はじめに

親の介護は親の資産の範囲内で行う

親の介護は基本的に親の資産の範囲内で行うと考えましょう。帰省の際にでも親に将来プランを直接聞いてみる、お金の状況もさりげなく聞いてみることをお勧めします。

参考までに、介護費用のデータもご紹介します。生命保険文化センターの調査によると、介護一人当たりの自己負担は、初期費用が47.2万円、1ヶ月当たりの平均額が9万円、介護期間が平均4年7ケ月です。これをもとに計算すると、一人分の介護にかかる自己負担額は平均で、47.2万円+9万円×55ヶ月=542.2万円と計算できます。

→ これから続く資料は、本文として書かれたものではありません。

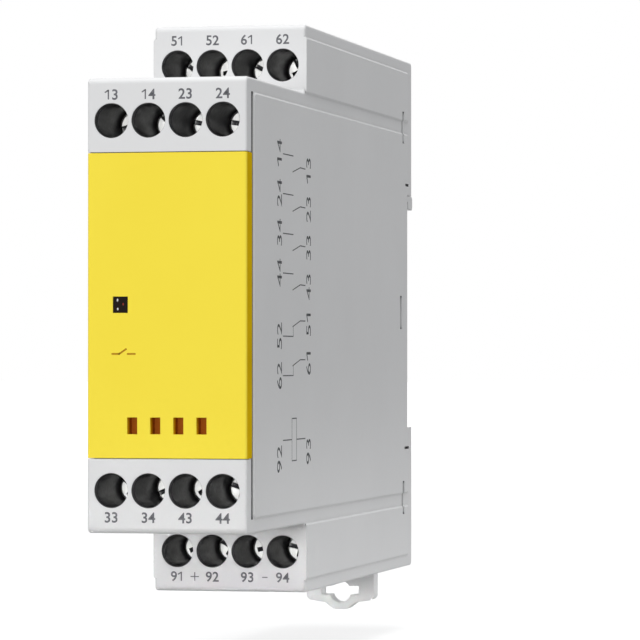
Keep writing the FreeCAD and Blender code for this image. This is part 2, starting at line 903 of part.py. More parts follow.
def relay_yoke():
    """Bent iron yoke: a leg across the front end, a long leg under the coil and two ears at its end."""
    y = coil_span()
    front = y[0] - seat_gap - yoke_thickness
    leg_end = pole_face - contact_gap
    floor = relay_base_top
    outer_half = yoke_half_height + yoke_ear
    short_leg_end = coil_x + core_radius + yoke_tip
    bent = [(floor, front), (short_leg_end, front), (short_leg_end, front + yoke_thickness),
            (yoke_top, front + yoke_thickness), (yoke_top, leg_end), (floor, leg_end)]
    body = prism_z(bent, both(yoke_half_height - foot_gap))
    core_hole = (front - over, front + yoke_thickness + over)
    body = body.cut(rod_y(core_radius + running_gap / 2, coil_x, 0, core_hole))
    ear_y = (leg_end - yoke_ear_length, pivot_y + yoke_ear_margin)
    pieces = [body, box((floor, yoke_top), (ear_y[0], leg_end), both(outer_half))]
    for side in (-1, 1):
        z = (side * (outer_half - yoke_ear + seat_gap), side * outer_half)
        pieces.append(box((floor, pivot_x + yoke_ear_margin), ear_y, z))
    bore = rod_z(pivot_radius + running_gap, pivot_x, pivot_y, both(outer_half + over))
    return joined(pieces).cut(bore)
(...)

ただし、介護費用は個人差が大きいもの。要支援1-2や軽度の介護状態であれば、介護保険を使いながらの在宅介護であれば費用はある程度抑えられますが、要介護度が上がる場合や施設での介護となると費用負担は増していきます。

考慮したいマイナス要因とは?

資産と負債の状況より、住宅ローンを完済した60歳時点の金融資産は7,548万円と仮置きしました。そこから、お子さん2人の教育資金1,281万円を差し引くと、60歳時点での金融資産残高は6,267万円と計算できます。

あくまでも現在の家計状況を元に、ざっと計算しただけですが、今のまま家計を大きく緩めなければ十分に余裕があると考えていいでしょう。

今後の家計を考えるうえで、マイナスの要因としては、お子さんの一人暮らし、教育プランの変更、お子さんの成長による食費や部活動費などの増加、インフレなどが挙げられます。プラスの要因としては、退職金が有れば退職金の上乗せ、資産運用による運用益などが想定されます。60歳以降も働くことで、老後資金や年金額を増やすことも可能です。

インフレやお子さんの成長による自然増の部分は、長期積立分散投資の運用益によってずいぶん克服できると思われます。そして、ご相談者さんの場合、毎月7万円を投資に、1万円を貯蓄していますから、実はすでにいい形ができ上がっています。このまま進んでいきましょう。